Thursday, August 9, 2012

1106.6354 (Bryan W. Lynn)

Spontaneously broken Standard Model (SM) symmetries and the Goldstone
theorem protect the Higgs mass and ensure that it has no Higgs Fine Tuning
Problem (HFTP)
   [PDF]

Bryan W. Lynn
B.W.Lee/K.Symanzik proved that Ward-Takahashi identities and tadpole renormalization force all ultra-violet quadratic divergences (UV-QD) to be absorbed into the physical renormalized pseudo-scalar pion mass in O(4)LSM (linear sigma models) across the Higgs-VEV vs. Pion-Mass-Squared half-plane. We show that all UV-QD vanish identically in the "Goldstone mode" Zero-Pion-Mass spontaneous symmetry breaking (SSB) limit.

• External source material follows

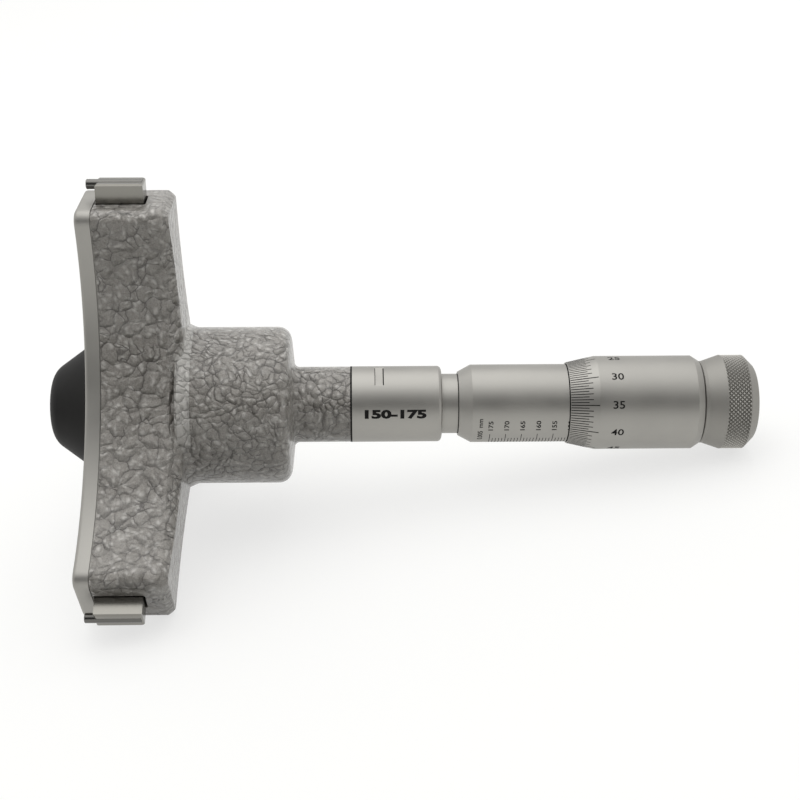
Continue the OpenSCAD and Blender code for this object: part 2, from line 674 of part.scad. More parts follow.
lying() head_casting();
lying() cover_plate();
lying() cover_screws();
lying() nose_cap();
lying() guide_bush(1);  // guide_bush_1
lying() guide_bush(2);  // guide_bush_2
lying() guide_bush(3);  // guide_bush_3
lying() plunger(1);  // plunger_1
lying() plunger(2);  // plunger_2
lying() plunger(3);  // plunger_3
lying() retaining_clip(1);  // retaining_clip_1
lying() retaining_clip(2);  // retaining_clip_2
lying() retaining_clip(3);  // retaining_clip_3
lying() return_spring(1);  // return_spring_1
lying() return_spring(2);  // return_spring_2
lying() return_spring(3);  // return_spring_3
lying() jaw(1);  // jaw_1
lying() jaw(2);  // jaw_2
lying() jaw(3);  // jaw_3
lying() contact_pin(1);  // contact_pin_1
lying() contact_pin(2);  // contact_pin_2
lying() contact_pin(3);  // contact_pin_3
lying() measuring_cone();
lying() thrust_ball();
lying() adapter_sleeve();
lying() inner_sleeve();
lying() scale_sleeve();
lying() adjusting_nut();
lying() measuring_screw();
lying() thimble();
lying() ratchet_hub();
lying() ratchet_ring();
lying() ratchet_spring();
lying() ratchet_screw();
lying() ratchet_knob();
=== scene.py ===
# %% [markdown]
# # A three-point inside micrometer
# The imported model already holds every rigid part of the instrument, in metres and in its place.
# This lesson dresses it: hammertone enamel on the casting, satin chrome on the handle, engraved
# scales, a diamond knurl on the knob, and then table, light and camera.
#
# The parts could all be modelled again here, but they are exact already. So their shapes stay,
# and only what a lathe, a paint gun or an engraver adds on top is made new.

import json
import math

import bmesh
import bpy
from mathutils import Matrix, Vector

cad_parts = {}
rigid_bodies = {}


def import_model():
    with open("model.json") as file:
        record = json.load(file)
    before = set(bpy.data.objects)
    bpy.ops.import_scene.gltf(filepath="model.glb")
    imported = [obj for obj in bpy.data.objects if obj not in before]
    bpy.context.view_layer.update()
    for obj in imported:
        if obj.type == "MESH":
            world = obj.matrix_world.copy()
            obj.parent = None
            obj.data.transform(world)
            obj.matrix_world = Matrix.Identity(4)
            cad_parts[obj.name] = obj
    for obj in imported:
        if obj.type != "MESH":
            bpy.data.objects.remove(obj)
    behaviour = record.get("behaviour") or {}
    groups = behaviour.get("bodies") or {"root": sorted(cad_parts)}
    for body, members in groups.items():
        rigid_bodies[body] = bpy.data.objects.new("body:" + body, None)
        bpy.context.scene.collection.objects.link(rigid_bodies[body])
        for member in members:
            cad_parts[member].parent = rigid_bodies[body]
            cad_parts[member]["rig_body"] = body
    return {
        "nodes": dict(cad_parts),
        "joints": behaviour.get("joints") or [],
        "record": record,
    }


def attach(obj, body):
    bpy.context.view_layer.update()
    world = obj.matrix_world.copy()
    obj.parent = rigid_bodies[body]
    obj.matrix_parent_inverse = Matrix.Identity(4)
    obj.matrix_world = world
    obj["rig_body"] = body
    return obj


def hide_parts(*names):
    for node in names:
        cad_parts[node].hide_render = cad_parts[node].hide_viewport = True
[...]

The Higgs mass is protected to all loop-orders and Goldstone-mode O(4)LSM has no Higgs fine-tuning problem (HFTP). We insist that self-consistent renormalization of the Standard Model (SM) requires that the scalar-sector UV-QD-corrected effective Lagrangians of the SM and Goldstone-mode O(4)LSM are smoothly identical in the zero-gauge-coupling limit. Lee/Symanzik's two conditions must be imposed on the SM: the Higgs cannot simply disappear into the vacuum; SM Nambu-Goldstone boson (NGB) masses (i.e. the pre-Higgs-mechanism longitudinal Wand Z masses) must vanish identically. At 1-loop, the Higgs-VEV is neither UV-QD divergent nor fine-tuned. Loop-induced-artefact NGB masses absorb all SM UV-QD, which vanish identically in the Zero-NGB-Mass limit, i.e. the SSB SM. Simply another (un-familiar) consequence of the Goldstone theorem, no fine-tuning is necessary for a weak-scale Higgs mass. Our SM results can (almost certainly) be extended to include all-orders perturbative electro-weak and QCD loops. SM symmetries (as realized by SSB and the Goldstone theorem) are sufficient to protect the Higgs mass, and ensure that the SM does not suffer a HFTP. It is un-necessary to impose any new Beyond the Standard-Model (BSM) symmetries. Mistaken belief in a 1-loop SM HFTP has historically driven an expectation that new BSM physics must appear < 14 TeV. But our results re-open the possibility that LHC discovery potential might be confined to SM physics.